• Exercise: Copy every line in the records below that contains the word "from".

• Records for the task:
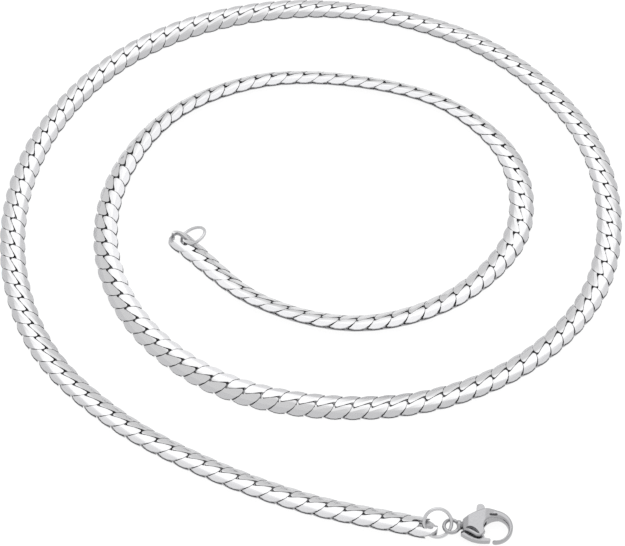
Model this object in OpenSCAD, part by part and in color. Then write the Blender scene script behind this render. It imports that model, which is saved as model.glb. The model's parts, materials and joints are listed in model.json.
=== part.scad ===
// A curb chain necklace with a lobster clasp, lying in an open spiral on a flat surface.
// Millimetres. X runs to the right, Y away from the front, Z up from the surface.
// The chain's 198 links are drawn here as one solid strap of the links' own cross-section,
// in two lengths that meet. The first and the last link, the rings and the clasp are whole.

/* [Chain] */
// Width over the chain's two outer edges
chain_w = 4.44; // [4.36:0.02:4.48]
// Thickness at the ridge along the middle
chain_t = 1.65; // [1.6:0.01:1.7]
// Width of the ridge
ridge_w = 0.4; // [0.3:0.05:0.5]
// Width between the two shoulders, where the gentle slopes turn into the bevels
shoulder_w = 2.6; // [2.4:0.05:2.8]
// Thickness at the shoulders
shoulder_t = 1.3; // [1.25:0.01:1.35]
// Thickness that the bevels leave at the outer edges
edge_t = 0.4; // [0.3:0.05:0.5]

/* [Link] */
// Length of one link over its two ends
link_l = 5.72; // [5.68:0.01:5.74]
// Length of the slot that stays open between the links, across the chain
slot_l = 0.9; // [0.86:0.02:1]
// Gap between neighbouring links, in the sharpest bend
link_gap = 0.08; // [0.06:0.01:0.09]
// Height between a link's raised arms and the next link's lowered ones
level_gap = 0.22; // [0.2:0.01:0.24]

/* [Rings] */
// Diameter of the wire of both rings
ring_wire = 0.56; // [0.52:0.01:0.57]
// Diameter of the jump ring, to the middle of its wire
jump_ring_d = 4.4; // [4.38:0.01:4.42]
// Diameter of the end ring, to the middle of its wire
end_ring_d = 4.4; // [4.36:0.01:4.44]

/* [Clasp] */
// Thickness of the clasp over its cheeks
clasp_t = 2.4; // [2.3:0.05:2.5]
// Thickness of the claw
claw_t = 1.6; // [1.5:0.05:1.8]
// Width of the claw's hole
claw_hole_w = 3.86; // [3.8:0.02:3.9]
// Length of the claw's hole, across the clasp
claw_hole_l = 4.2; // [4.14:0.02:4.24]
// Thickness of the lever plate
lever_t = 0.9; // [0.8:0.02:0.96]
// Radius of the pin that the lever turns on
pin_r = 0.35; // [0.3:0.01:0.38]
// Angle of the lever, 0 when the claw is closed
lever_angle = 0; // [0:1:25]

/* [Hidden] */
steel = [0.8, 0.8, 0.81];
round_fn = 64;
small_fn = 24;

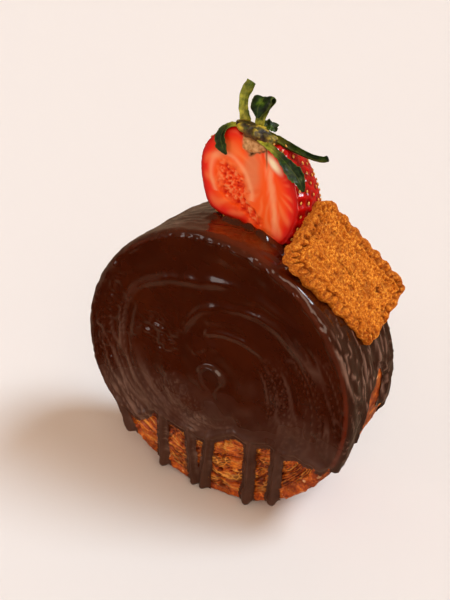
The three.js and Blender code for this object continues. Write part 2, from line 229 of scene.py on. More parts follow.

• Solution to the problem:
// Millimetres. X runs to the right, Y away from the front, Z up from the surface.
The three.js and Blender code for this object continues. Write part 2, from line 229 of scene.py on. More parts follow.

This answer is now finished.